# Piranha CAUGHT IN CALIFORNIA



## hastatus (Jan 16, 2003)

> Boy hooks piranha impostor in Hercules lake
> By Luke Stangel
> CONTRA COSTA TIMES
> Contra Costa Times
> ...


----------



## GN121406 (Jul 28, 2007)

Stupid Pacus!!


----------



## serra_keeper (Jun 12, 2007)

go frank!!! defend our piranhas!


----------



## the REASON (Jun 18, 2006)

> "To make a long story short, we're trying to catch piranhas out here," Esquivel said. "I brought some raw hamburger meat and we're putting it out on hooks."


idiots.









nice work frank.


----------



## Guest (Aug 2, 2007)

Nice







, lets just hope more people will understand that they are pacus instead of piranhas. Yet I wouldn't be suprised if a few weeks later another will be misidentified.


----------



## CLUSTER ONE (Aug 2, 2006)

why are pacus even legal or arnt by permit only so that if a responsible keeper wants one he can get a permit? so peopl dont buy a 2 inch pacu at a walmart (some walmarts actually sold pacus) thinking its cool but not knowing it will not stay small very long

i think that in places like cali only rbp's and pacus should be illigal since they are both cheap and get to large and ar dumped where as any other piranha that is too big for an aquarium is sold since people dont just throw away a 10 inch rhom, piraya, caribe or anything else besides reds and pacus since they are both under 10$


----------



## hastatus (Jan 16, 2003)

> sean-820 Posted Today, 06:34 PM
> why are pacus even legal or arnt by permit only so that if a responsible keeper wants one he can get a permit? *so peopl dont buy a 2 inch pacu at a walmart (some walmarts actually sold pacus) thinking its cool but not knowing it will not stay small very long*
> 
> i think that in places like cali only rbp's and pacus should be illigal since they are both cheap and get to large and ar dumped where as any other piranha that is too big for an aquarium is sold since people dont just throw away a 10 inch rhom, piraya, caribe or anything else besides reds and pacus since they are both under 10$


Because Wal-Mart have signs that state pacu only grow 4 inchs TL. They are using old, outdated books by Innes to illustrate the fish and size. I've tried to correct our local wal-mart but their "expert" won't change the sign even after I told them who I represent.


----------



## Doktordet (Sep 22, 2006)

Since pacus and piranhas have similar (if not the same) habitat in the wild, what are the chances of pacus surviving freezing winters? Ps most likely wont. But are pacus any different?


----------



## hastatus (Jan 16, 2003)

As I stated in the article, they've been found alive at 47F much lower temperature than piranhas. Let me clarify that, S. spilopleura (aka S. maculatus) is found further south than Pygocentrus in the colder areas. But pacus are more dominant during the kill off (winters).


----------



## Doktordet (Sep 22, 2006)

hastatus said:


> As I stated in the article, they've been found alive at 47F much lower temperature than piranhas. Let me clarify that, S. spilopleura (aka S. maculatus) is found further south than Pygocentrus in the colder areas. But pacus are more dominant during the kill off (winters).
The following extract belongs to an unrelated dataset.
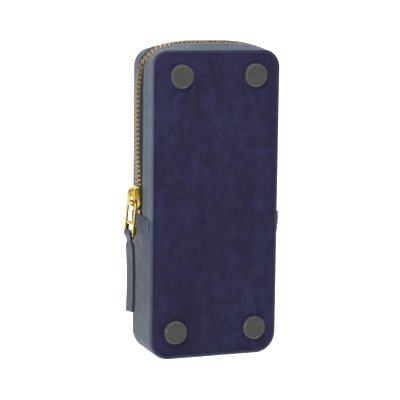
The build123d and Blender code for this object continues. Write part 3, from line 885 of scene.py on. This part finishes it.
def drop(y, s):
    """How far the top edge falls towards the front corner, on the left side."""
    return pchip(-y, [3.0, 4.5, 8.5, 13.2], [0, 0.08, 0.65, 2.0]) if s < 0 else 0.0


def low_h(z, y, s):
    d = Z_SEAM - z
    h1 = pchip(d, FLARE_D, [1.5, 1.48, 0.95, 0.2, 0.0])
    h2 = pchip(d, FLARE_D, [2.75, 2.65, 1.8, 0.45, 0.0])
    k = smooth01((Y_RIM - abs(y)) / (Y_RIM - Y_EDGE + 1.5)) * 1.0
    return h1 + (h2 - h1) * k - 0.10 * (1 - smooth01((Y_RIM - abs(y)) / 0.8))


YS = [13.05, 12.7, 12.2, 11.5, 10.5, 9.3, 8.0, 6.6, 5.2, 3.6, 1.8, 0]
YS = [-y for y in YS] + YS[-2::-1]
STITCH_Z = Z_SEAM - 1.7
ST_Y = [-11.1 + i * 3.7 for i in range(7)]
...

thats incredible for them to be able to tolerate lower temps than pygocentrus does despite them sometimes being in the same ecosystem.


----------



## rstone1219 (Jul 17, 2007)

So how cold would it have to be to kill of piranha's in the winter time?


----------



## hastatus (Jan 16, 2003)

> Rick Posted Today, 07:39 PM
> So how cold would it have to be to kill of piranha's in the winter time?
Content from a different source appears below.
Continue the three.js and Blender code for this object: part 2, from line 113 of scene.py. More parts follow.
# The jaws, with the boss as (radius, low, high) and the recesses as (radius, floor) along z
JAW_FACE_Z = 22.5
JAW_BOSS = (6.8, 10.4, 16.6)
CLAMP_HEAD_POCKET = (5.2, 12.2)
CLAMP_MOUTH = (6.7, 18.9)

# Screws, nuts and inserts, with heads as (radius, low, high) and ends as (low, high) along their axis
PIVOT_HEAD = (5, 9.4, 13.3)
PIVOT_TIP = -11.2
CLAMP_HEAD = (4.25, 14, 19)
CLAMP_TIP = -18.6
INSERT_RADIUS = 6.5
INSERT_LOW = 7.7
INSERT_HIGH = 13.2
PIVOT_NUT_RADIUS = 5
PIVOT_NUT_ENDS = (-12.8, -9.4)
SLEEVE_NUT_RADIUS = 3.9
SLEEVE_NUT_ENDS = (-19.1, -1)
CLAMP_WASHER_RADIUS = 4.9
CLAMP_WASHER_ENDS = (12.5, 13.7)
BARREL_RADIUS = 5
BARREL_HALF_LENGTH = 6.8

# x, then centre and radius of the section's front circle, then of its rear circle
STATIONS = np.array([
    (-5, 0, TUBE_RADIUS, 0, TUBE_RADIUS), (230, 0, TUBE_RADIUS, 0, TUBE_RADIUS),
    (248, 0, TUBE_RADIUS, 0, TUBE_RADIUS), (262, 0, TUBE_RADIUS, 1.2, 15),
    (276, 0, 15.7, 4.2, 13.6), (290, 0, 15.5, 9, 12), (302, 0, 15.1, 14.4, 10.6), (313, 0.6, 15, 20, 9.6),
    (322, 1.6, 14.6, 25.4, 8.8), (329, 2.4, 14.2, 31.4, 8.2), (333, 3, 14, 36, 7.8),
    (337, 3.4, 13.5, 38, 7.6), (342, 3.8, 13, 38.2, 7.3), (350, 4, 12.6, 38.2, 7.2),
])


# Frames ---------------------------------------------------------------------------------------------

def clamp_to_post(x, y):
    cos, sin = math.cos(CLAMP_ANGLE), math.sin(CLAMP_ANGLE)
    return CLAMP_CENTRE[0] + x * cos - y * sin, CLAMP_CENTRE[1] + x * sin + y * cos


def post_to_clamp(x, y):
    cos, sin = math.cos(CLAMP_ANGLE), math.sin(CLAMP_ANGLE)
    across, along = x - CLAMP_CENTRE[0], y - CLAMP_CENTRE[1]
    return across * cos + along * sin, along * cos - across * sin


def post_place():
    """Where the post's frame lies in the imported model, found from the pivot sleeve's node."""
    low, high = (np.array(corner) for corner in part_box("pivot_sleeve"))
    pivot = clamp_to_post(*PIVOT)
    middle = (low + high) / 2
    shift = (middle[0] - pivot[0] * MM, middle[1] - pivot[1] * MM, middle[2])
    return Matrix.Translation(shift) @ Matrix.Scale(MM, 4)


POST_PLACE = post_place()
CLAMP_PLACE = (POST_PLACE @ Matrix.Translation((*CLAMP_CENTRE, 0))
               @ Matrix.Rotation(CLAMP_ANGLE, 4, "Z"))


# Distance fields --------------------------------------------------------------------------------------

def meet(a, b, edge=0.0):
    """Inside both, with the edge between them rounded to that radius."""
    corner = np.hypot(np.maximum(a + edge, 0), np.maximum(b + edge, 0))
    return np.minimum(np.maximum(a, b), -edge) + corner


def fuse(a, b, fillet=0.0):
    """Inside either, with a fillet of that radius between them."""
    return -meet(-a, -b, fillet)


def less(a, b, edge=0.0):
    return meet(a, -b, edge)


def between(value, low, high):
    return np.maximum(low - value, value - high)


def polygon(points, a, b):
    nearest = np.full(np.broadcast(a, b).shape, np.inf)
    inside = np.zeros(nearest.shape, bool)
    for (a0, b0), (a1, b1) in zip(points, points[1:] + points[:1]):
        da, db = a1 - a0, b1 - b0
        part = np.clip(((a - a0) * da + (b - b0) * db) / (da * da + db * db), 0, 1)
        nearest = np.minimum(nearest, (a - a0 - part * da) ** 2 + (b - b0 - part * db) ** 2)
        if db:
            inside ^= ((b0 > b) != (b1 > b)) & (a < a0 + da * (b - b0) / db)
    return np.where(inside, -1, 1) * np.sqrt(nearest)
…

Kill off in Uruguay is approxiately 55-57F.


----------



## rstone1219 (Jul 17, 2007)

hastatus said:


> > Rick Posted Today, 07:39 PM
> > So how cold would it have to be to kill of piranha's in the winter time?
> 
> 
> Kill off in Uruguay is approxiately 55-57F.


Thanks


----------



## hastatus (Jan 16, 2003)

For those that don't know California law origin. A pet dealer went to court over his confiscated piranhas in the middle or late 1960's. It was Herbert R. Axelrod testimony that caused the piranha to be banned along with other official testimony. With Axelrod, he stated he caught piranhas in iced over lakes. To this day, no one knows where Axelrod caught these "piranhas". I'm not saying Axelrod lied or made something up. But none of his assertions with people that I know that live in South America in the cold regions could verify finding piranhas in such a state of existence, much less catching them.


----------



## Defuser (Jul 27, 2007)

Though pacus are tricky suckers


----------



## [email protected]° (Jun 16, 2004)

hastatus said:


> > Rick Posted Today, 07:39 PM
> > So how cold would it have to be to kill of piranha's in the winter time?
> 
> 
> Kill off in Uruguay is approxiately 55-57F.
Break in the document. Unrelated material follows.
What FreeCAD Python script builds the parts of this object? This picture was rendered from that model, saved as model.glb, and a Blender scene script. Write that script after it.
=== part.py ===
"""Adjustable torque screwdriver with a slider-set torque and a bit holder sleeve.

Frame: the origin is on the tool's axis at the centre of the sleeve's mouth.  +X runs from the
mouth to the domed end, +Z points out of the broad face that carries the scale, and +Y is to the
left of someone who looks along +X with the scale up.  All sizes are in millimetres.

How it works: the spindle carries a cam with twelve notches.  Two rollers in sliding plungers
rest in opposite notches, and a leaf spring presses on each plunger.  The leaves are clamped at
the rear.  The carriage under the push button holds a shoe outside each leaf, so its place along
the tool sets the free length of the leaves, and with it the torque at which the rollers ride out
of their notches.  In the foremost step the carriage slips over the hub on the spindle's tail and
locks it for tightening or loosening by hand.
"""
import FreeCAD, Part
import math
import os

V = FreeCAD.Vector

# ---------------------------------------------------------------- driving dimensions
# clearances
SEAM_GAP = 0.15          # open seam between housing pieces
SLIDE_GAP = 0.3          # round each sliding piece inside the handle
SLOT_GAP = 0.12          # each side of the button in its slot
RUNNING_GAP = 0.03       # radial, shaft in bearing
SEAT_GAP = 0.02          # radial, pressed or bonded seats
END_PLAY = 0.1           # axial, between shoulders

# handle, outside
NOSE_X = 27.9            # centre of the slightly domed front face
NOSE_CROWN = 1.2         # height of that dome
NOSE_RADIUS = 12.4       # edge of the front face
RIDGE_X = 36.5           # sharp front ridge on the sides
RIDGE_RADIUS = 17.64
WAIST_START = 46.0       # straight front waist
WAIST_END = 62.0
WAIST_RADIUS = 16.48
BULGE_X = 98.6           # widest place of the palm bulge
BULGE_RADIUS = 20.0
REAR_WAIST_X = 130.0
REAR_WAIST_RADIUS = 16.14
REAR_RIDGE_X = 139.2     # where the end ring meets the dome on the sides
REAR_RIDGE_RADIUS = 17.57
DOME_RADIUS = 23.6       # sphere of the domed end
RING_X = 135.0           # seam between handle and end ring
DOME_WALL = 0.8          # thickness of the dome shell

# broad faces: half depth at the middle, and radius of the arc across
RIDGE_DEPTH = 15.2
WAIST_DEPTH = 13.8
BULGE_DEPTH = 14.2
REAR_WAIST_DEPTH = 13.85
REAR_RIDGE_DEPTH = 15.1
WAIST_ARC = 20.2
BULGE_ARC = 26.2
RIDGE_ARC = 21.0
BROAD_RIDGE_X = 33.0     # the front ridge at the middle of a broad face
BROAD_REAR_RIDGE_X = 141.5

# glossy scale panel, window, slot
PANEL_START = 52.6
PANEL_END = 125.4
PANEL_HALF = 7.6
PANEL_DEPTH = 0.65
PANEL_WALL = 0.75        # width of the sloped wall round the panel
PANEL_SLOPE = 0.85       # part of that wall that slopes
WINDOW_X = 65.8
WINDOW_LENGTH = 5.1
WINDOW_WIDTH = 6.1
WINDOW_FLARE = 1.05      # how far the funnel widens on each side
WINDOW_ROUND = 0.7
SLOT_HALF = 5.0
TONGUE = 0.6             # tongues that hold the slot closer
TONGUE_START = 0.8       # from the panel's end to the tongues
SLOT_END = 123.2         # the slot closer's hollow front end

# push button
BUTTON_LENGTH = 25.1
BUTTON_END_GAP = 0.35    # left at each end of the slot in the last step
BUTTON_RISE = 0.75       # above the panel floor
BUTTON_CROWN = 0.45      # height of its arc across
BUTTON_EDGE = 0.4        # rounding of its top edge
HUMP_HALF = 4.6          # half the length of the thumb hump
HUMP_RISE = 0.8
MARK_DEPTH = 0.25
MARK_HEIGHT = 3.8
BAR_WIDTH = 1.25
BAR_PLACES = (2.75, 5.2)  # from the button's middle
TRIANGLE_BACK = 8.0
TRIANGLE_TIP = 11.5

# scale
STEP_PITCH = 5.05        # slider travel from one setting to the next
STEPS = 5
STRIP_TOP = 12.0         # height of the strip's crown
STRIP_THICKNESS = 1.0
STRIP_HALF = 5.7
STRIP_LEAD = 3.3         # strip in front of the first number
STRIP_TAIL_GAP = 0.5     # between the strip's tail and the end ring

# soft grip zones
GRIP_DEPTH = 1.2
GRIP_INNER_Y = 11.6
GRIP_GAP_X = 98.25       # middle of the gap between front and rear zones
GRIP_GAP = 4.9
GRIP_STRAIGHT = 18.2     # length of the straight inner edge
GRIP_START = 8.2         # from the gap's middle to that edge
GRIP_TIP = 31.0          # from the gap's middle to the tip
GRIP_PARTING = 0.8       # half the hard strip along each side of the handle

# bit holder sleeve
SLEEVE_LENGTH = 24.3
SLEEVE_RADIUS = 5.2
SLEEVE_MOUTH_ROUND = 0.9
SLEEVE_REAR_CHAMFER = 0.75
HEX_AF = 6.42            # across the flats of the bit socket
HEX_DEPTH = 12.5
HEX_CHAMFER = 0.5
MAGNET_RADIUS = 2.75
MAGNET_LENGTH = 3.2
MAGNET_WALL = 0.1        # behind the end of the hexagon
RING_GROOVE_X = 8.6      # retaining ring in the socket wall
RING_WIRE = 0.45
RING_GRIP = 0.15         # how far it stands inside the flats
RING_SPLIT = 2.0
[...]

They have Piranha's in Uraguay??

I have a few friends from Uraguay and they said they didn't have any piranha's there....


----------



## hastatus (Jan 16, 2003)

> They have Piranha's in Uraguay??
> 
> I have a few friends from Uraguay and they said they didn't have any piranha's there....


Are they city dwellers? Yes, there are piranhas. Pygocentrus nattereri, S. spilopleura (=S. maculatus) and S. marginatus.

Have your friends visit these areas for Serrasalmus species:

Rio Uruguay, praia La Agraciada

I need to check the record for Pygocentrus, but a while back one of the sponsors here was selling Green P. nattereri that was coming in from Uruguay.


----------



## taylorhedrich (Mar 2, 2005)

Way to go Frank!!!


----------



## ...Jay... (Nov 2, 2006)

I wish something like this was published with every pacu catching story, instead of the usual "its a piranha!" Not only stating that it was a pacu, but stating that most of these cases are, and why, was a nice touch.


----------



## hastatus (Jan 16, 2003)

> Jayson745 Posted Today, 10:49 AM
> I wish something like this was published with every pacu catching story, instead of the usual "its a piranha!" Not only stating that it was a pacu, but stating that most of these cases are, and why, was a nice touch.


For my part, I'm doing what I can. In this particular case, the reporter contacted me for an ID prior to the story being released. F&W did not know what it was and had it sent to their lab. The reporter sent me several photos of the fish to examine. Often times, I'm asked to ID a fish AFTER its been published so this is refreshing having it done this way. In the last month or so, 3 more pacu vs piranha have been caught. I support banning pacus, particularly genus Piaractus and Colossoma.


----------



## cueball (May 24, 2005)

i dont get it why is it always a pacu?? can thay stand the winters that piranhas cant? or just that theres so many dam unwanted pacu's out there?


----------



## ChilDawg (Apr 30, 2006)

Both are true to an extent...


----------



## wartooth (May 11, 2007)

I'm glad they at least mentioned: "Pacus can survive in fresh water as cold as 47 degrees, and could conceivably thrive in the warmer California water south of Santa Barbara, Magallanes said. Piranhas are more delicate, and require warmer water."


----------



## [email protected]° (Jun 16, 2004)

hastatus said:


> > They have Piranha's in Uraguay??
> >
> > I have a few friends from Uraguay and they said they didn't have any piranha's there....
> 
> ...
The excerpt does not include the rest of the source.